Could you sell toys that are used/secondhand

Also: Have a box out for people to donate toys for reuse at the end of their holiday - you'll get stuff from those people who can't be bothered to carry it all home/store it; you get to wash it and sell second hand stuff for cheap at profit. (It does mean your shop probably won't be 100% plastic-free, but maybe you could be "plastic-free and/or resused"?).
posted by penguin pie at 2:58 PM on January 13 [8 favorites]

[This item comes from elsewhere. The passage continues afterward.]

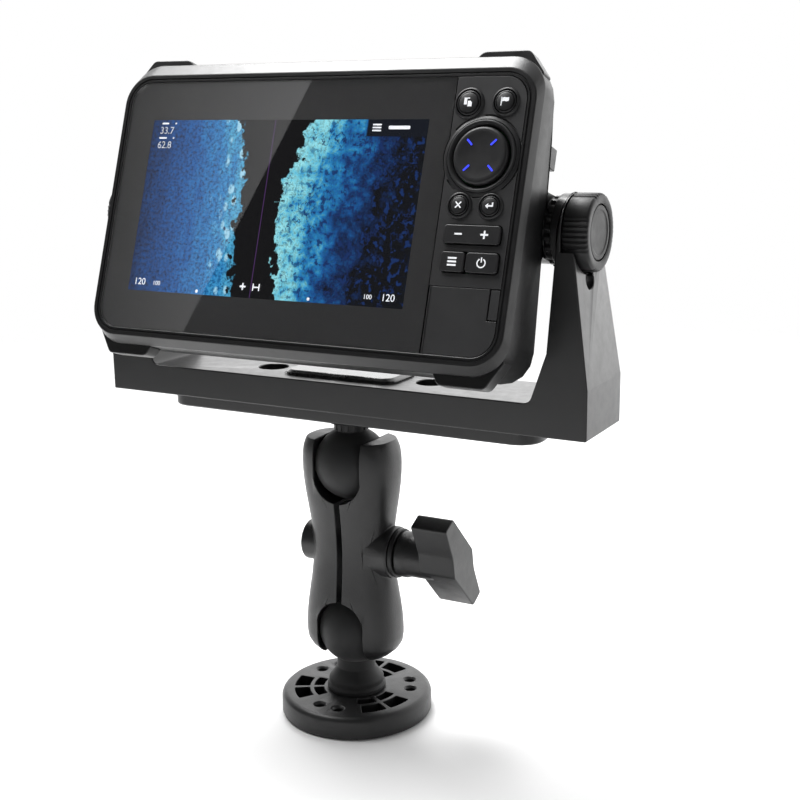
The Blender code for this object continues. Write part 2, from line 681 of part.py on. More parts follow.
def bracket_outline():
    """The bracket from the front: feet, leaning legs and the opening between them."""
    half = BRACKET_WIDTH / 2
    top = PIVOT_ABOVE_BRACKET + LEG_END_RADIUS
    lean = math.tan(LEG_LEAN)
    at_pivot = half - (PIVOT_ABOVE_BRACKET - LEG_BEND_HEIGHT) * lean
    at_top = half - (top - LEG_BEND_HEIGHT) * lean
    inner = at_pivot - LEG_WALL
    base = BRACKET_BASE_THICKNESS
    right = [(half, 0), (half, LEG_BEND_HEIGHT), (at_top, top), (inner + 0.0012, top),
             (inner - 0.0046, base + 0.0236)]
    right += arc((inner - 0.0155, base + 0.0040), 0.0040, -18, -90, 4)
    left = [(-x, z) for x, z in reversed(right)]
    return right + left


def bracket_side():
    """The bracket from the side: deep at the base, drawn in towards a round end at the pivot."""
    half = BRACKET_DEPTH / 2
    front = [(-half, -0.001), (half, -0.001), (half, LEG_BEND_HEIGHT)]
    end = arc((PIVOT_Y, PIVOT_ABOVE_BRACKET), LEG_END_RADIUS, 8, 180, 12)
    return front + end + [(-half, PIVOT_ABOVE_BRACKET - 0.004)]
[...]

Re rentals- for that beach in NZ where you dig your own hot tub in the sand we rented a shovel that we just left under the hedge as the store closed before we wanted to leave. Availability for rental drop offs would be something to consider if you have a refundable deposit.
posted by freethefeet at 4:08 PM on January 13

First of all, that is a laudable goal. Our local touristy beach accumulates a ridiculous amount of garbage, and a good chunk of it is the semi-disposable beach toy kind.

If your group runs a beach cleanup, they will probably find a lot of discarded plastic beach toys that could be offered as rentals, second-hand purchases, or simply a free "library" to cut down on the amount of new plastic brought to the beach. If they're beyond use, maybe there's a way to make an installation piece to demonstrate just how much plastic garbage gets left on the beach, like a clear barrel with one week's worth of discarded and recovered toys inside.
posted by subocoyne at 5:21 PM on January 13 [3 favorites]

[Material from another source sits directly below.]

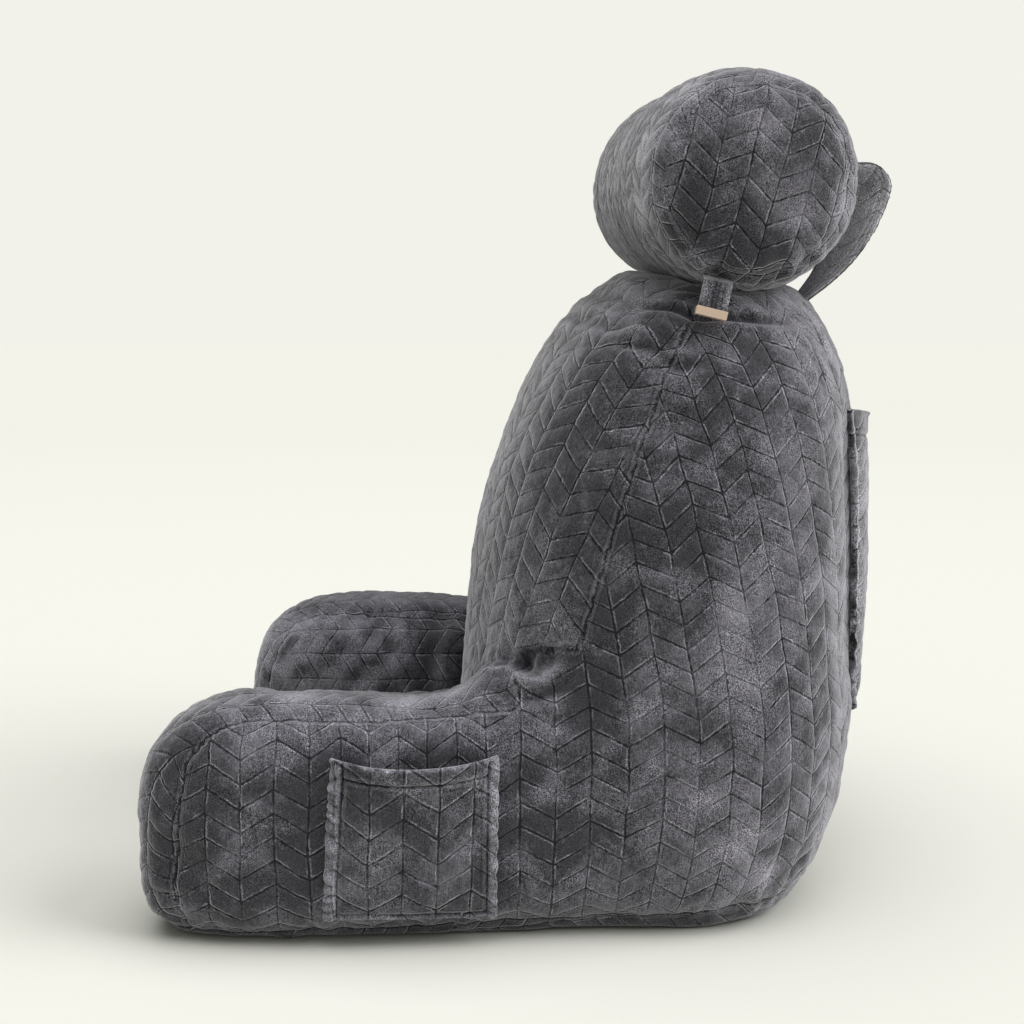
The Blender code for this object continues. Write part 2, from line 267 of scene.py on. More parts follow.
def set_points(mesh, points):
    """Write the mesh's points back."""
    mesh.vertices.foreach_set("co", points.astype(np.float32).ravel())
    mesh.update()


def set_weave(mesh, u, v):
    """Store the pattern's coordinates, one pair for each face corner, as the UV map."""
    layer = mesh.uv_layers.get("weave") or mesh.uv_layers.new(name="weave")
    layer.uv.foreach_set("vector", np.stack([u, v], axis=1).astype(np.float32).ravel())


def set_attribute(mesh, name, values):
    """Store one number for each point."""
    attribute = mesh.attributes.get(name) or mesh.attributes.new(name, "FLOAT", "POINT")
    attribute.data.foreach_set("value", values.astype(np.float32))


def get_attribute(mesh, name):
    """The stored number of each point."""
    values = np.empty(len(mesh.vertices))
    mesh.attributes[name].data.foreach_get("value", values)
    return values


def point_normals(points, quads):
    """Unit normals at the points: the sum of the cross products of each quad's diagonals."""
    p = points[quads]
    face = np.cross(p[:, 2] - p[:, 0], p[:, 3] - p[:, 1])
    total = np.zeros_like(points)
    for axis in range(3):
        share = np.repeat(face[:, axis], 4)
        total[:, axis] = np.bincount(quads.ravel(), share, len(points))
    return total / np.maximum(lengths(total), 1e-12)[:, None]


def edge_pairs(quads):
    """The four edges of each quad as sorted pairs of point numbers, all first edges first."""
    pairs = np.concatenate([quads[:, [side, (side + 1) % 4]] for side in range(4)])
    return np.sort(pairs, axis=1)


def evaluated(item):
    """A new mesh of the object with its modifiers applied."""
    bpy.context.view_layer.update()
    graph = bpy.context.evaluated_depsgraph_get()
    return bpy.data.meshes.new_from_object(item.evaluated_get(graph))


def apply_modifiers(item):
    """Replace the object's mesh by its evaluated one."""
    mesh = evaluated(item)
    item.modifiers.clear()
    item.data = mesh


def rework(mesh, change):
    """Change a mesh by a function that is given it as a bmesh."""
    work = bmesh.new()
    work.from_mesh(mesh)
    change(work)
    work.to_mesh(mesh)
    work.free()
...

I'd be more likely to pay for higher quality stuff if I thought I could take it home easily. We use these collapsible pails to save space, but I think they could be packed up quite easily.
posted by snickerdoodle at 6:15 PM on January 13 [1 favorite]

My parents live at the beach and they collect a huge amount of plastic toys each year. I really like the idea of you selling used items and collecting/buying used stuff, including a rent and return type thing.